*Do this:*
In the records that follow, the lines from the one containing "Reconstruct the object" to the one containing "two side plates.", inclusive, are to be given again exactly.

*Task material:*
********************

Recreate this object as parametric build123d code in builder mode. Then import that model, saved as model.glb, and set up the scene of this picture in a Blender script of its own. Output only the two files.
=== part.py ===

********************

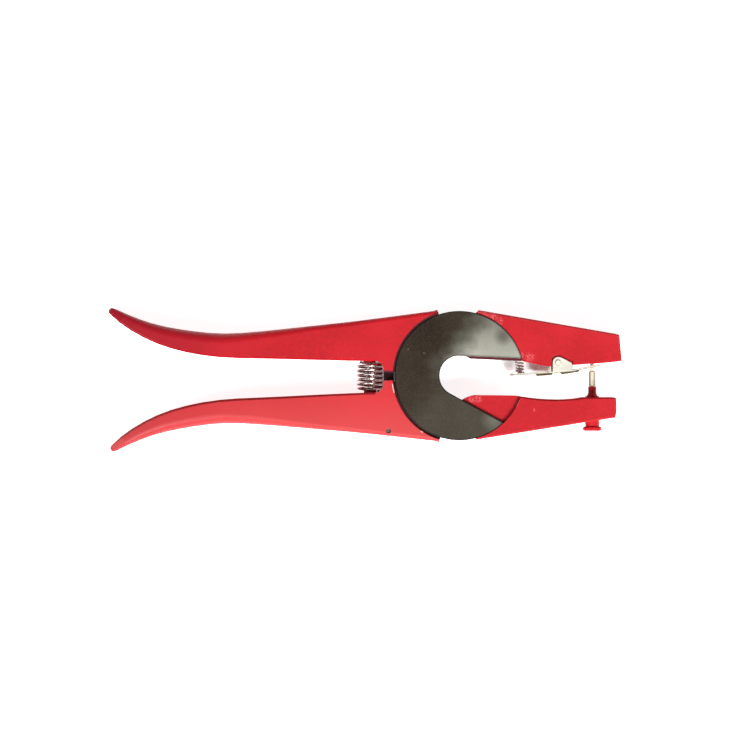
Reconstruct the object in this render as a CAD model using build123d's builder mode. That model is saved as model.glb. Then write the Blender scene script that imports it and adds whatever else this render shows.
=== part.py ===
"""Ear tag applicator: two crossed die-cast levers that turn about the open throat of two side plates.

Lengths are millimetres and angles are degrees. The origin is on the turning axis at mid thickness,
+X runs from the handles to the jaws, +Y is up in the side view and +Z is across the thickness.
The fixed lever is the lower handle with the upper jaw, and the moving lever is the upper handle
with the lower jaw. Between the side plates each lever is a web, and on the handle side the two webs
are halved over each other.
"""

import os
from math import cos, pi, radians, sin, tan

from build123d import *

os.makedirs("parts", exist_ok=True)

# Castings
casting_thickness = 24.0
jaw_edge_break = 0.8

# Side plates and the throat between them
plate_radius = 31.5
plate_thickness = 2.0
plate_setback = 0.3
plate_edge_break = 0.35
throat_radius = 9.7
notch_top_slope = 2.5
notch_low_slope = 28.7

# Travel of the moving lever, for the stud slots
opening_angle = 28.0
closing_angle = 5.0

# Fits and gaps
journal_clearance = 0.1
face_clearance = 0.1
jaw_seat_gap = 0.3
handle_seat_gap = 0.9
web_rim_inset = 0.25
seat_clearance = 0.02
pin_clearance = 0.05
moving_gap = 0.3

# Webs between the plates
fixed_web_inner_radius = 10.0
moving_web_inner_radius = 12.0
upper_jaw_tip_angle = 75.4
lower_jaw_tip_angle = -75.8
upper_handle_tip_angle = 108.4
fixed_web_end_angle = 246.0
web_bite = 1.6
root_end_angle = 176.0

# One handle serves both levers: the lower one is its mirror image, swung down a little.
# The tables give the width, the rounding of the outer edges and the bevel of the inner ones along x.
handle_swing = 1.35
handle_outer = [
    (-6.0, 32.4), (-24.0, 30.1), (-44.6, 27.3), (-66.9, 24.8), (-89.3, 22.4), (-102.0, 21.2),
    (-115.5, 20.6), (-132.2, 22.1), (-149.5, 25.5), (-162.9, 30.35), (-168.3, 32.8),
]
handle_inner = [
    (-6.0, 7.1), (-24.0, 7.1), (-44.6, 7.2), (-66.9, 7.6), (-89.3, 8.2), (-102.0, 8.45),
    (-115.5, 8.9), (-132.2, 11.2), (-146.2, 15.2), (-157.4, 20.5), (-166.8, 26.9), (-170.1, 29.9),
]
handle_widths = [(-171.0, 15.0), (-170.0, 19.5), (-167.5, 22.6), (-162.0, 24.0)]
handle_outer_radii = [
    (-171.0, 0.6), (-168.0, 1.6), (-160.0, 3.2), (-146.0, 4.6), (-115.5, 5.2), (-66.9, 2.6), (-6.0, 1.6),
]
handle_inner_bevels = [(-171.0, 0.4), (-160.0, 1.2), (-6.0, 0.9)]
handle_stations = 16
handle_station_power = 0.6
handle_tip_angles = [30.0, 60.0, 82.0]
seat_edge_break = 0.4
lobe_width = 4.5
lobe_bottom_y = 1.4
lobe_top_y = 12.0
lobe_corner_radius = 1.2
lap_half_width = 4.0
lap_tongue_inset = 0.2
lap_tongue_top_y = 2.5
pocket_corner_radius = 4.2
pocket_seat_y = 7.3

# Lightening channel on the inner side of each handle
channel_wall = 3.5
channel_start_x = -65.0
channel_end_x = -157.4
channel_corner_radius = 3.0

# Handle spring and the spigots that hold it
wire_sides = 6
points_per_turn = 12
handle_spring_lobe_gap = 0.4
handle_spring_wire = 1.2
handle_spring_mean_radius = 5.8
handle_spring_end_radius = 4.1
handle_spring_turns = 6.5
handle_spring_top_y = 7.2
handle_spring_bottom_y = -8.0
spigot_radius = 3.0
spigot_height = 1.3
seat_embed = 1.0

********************

*Correct answer:*
Reconstruct the object in this render as a CAD model using build123d's builder mode. That model is saved as model.glb. Then write the Blender scene script that imports it and adds whatever else this render shows.
=== part.py ===
"""Ear tag applicator: two crossed die-cast levers that turn about the open throat of two side plates.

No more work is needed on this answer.